Weis warned that soldiers raiding homes without warrants and breaking down the doors of local residents could itself incite popular resistance. Alluding to the 1970 Kent State University incident, where the National Guard murdered four protesting college students, Weis said having guardsmen handle crime could be “disastrous.”

Nevertheless, the police chief said if Daley suggested it, he would consider the option and could see a possible limited role for the National Guard in specialized fields, such as intelligence analysis and helicopter support.

The conservative Chicago Tribune criticized the “political grandstanding” by the Democratic representatives, but nevertheless called it a “sincere call for help.” It stated that the budget crisis makes a “federally funded option like the National Guard appealing to local lawmakers.” However, the Tribune called it a “brash proposal,” saying the “national guard’s record of suppressing civil unrest ranges from spotty to—quoting Supt. Weis—‘disastrous.’”
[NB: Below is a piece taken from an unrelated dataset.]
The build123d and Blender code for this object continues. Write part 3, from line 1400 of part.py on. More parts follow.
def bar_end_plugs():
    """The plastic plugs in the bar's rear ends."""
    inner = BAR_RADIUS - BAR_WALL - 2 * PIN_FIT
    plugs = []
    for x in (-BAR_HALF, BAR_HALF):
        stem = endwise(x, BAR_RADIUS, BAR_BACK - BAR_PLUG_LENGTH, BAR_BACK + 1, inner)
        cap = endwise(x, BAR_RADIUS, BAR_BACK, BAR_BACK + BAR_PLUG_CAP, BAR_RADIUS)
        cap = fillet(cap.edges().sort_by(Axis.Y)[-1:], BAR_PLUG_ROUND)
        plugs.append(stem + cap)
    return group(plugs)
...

President Obama, a former Illinois state senator from Chicago, issued no statements on the matter.

Over the past several years, violence in city streets have taken a tragic toll. But this is the direct result of policies pursued by the Democratic Party, which has gutted public education, housing and other essential social services, while providing tax breaks and other benefits to the city’s wealthy elite.

Over the last three decades, Chicago has become a major center of financial speculation and real estate development while hundreds of thousands of working people have seen their jobs and living standards destroyed through the dismantling of basic industry.
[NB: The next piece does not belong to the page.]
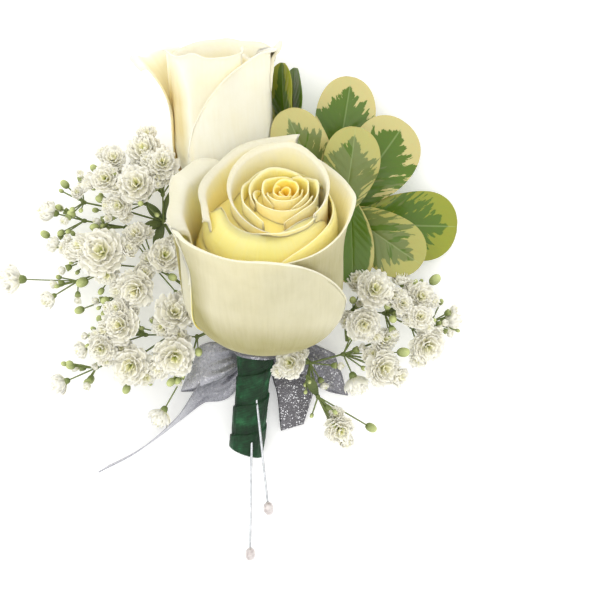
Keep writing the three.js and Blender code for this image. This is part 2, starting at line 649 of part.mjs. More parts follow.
const SPRAYS = {
  upper_left: {
    seed: 11,
    stem: [[-10, 9, 9], [-19, 22, 7.5], [-27, 34, 9]],
    forks: [
      {
        at: [-30.6, 40, 12],
        heads: [["leaf", -28, 50, 11], ["leaf", -36, 46, 9], ["leaf", -33.5, 32, 12], ["leaf", -37.5, 38, 14]],
        forks: [
          {
            at: [-30.8, 48.3, 14],
            heads: [["open", -36, 60.9, 16, 5.1], ["open", -30.8, 57.4, 21, 4.2]],
          },
          {
            at: [-36, 45.5, 15],
            heads: [["open", -38.4, 51, 22, 5.4], ["open", -43.5, 45, 19, 3.6]],
            forks: [
              {
                at: [-44.5, 50.5, 15],
                heads: [
                  ["open", -47.7, 52.8, 20, 4.2], ["side", -53.2, 51, 17, 2.6], ["bud", -51.3, 56, 15, 1.1],
                  ["open", -45.6, 58.6, 17, 3.6], ["bud", -48.9, 60.6, 13, 1.1],
                ],
              },
            ],
          },
          {
            at: [-41.4, 43.2, 11],
            heads: [["bud", -49.5, 46.8, 16, 1.2]],
            forks: [
              { at: [-54.6, 45.9, 11], heads: [["side", -56.1, 48.5, 17, 2.2], ["bud", -60.3, 51.3, 9, 1.2]] },
            ],
          },
          {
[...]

While Chicago’s official unemployment rate stands at 11.2 percent, up from 9.4 percent last March, this is a gross underestimation of the real situation. A recent report by the Center for Labor Market Studies at Northeastern University revealed that 51 percent of teenagers in their first year out of high school, who have not gone on to higher education, are currently unemployed. For African-American teenagers, that same unemployment rate stands at 85 percent.

In November 2009, a Chicago Reporter study of the Census Bureau’s American Community Survey polled unemployment rates for the south side neighborhoods of Auburn, Gresham, Englewood and Washington Heights—four of the neighborhoods hit hardest by violence over the last four months—and declared their PUMA (public use microdata area) unemployment rate to be the second highest in the nation at 28.5 percent, just behind a north eastside neighborhood in Detroit.
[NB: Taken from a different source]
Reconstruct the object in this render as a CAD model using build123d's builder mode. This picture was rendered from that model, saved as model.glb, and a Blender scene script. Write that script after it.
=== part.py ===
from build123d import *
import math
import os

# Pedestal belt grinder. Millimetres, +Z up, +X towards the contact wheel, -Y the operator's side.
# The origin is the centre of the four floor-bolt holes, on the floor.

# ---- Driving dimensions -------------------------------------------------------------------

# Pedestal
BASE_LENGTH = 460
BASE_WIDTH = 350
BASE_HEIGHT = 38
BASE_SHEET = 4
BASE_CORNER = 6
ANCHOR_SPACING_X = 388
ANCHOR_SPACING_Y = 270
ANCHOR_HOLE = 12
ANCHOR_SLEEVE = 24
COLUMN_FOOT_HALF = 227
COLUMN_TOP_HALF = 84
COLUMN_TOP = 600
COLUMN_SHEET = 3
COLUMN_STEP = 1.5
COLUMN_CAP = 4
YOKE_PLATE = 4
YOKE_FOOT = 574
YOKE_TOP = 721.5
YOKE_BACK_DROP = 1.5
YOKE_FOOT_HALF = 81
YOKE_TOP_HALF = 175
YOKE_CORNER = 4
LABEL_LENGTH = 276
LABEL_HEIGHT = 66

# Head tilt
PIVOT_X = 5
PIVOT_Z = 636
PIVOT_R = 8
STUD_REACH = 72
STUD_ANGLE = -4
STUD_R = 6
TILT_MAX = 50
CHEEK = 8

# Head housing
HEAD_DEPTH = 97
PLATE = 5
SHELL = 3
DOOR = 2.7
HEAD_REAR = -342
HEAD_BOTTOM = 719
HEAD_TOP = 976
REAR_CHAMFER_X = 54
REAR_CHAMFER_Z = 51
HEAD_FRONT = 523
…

As of February 2010, over 30 percent of the children in Chicago are living in poverty. The Chicago Public School (CPS) system announced at the beginning of this year that it was closing at least 14 of its schools and, in some cases, replacing them with privately run charter schools.

Former CPS CEO Arne Duncan—now Obama’s Secretary of Education—directly contributed to the growth of violence. One plan, released in 2004, set out to close 20 of 22 public schools in one region of the city over a four-year period in order to replace them with privately run charter schools. The dislocation brought on by school closings has contributed to the surge in violence.

The corporate elite in Chicago and nationally has no response to this growing social crisis but increased repression. This is the significance of the proposal to bring in the National Guard.

It is worth nothing that the first use of the Illinois National Guard in Chicago was in 1878—when armories were built just outside of the city—as a response to the great railroad strike of 1877. The last time the National Guard was deployed in Illinois was in 1968, when Mayor Richard J. Daley (father of the current mayor) deployed troops to brutally put down the antiwar protests outside of the Democratic National Convention.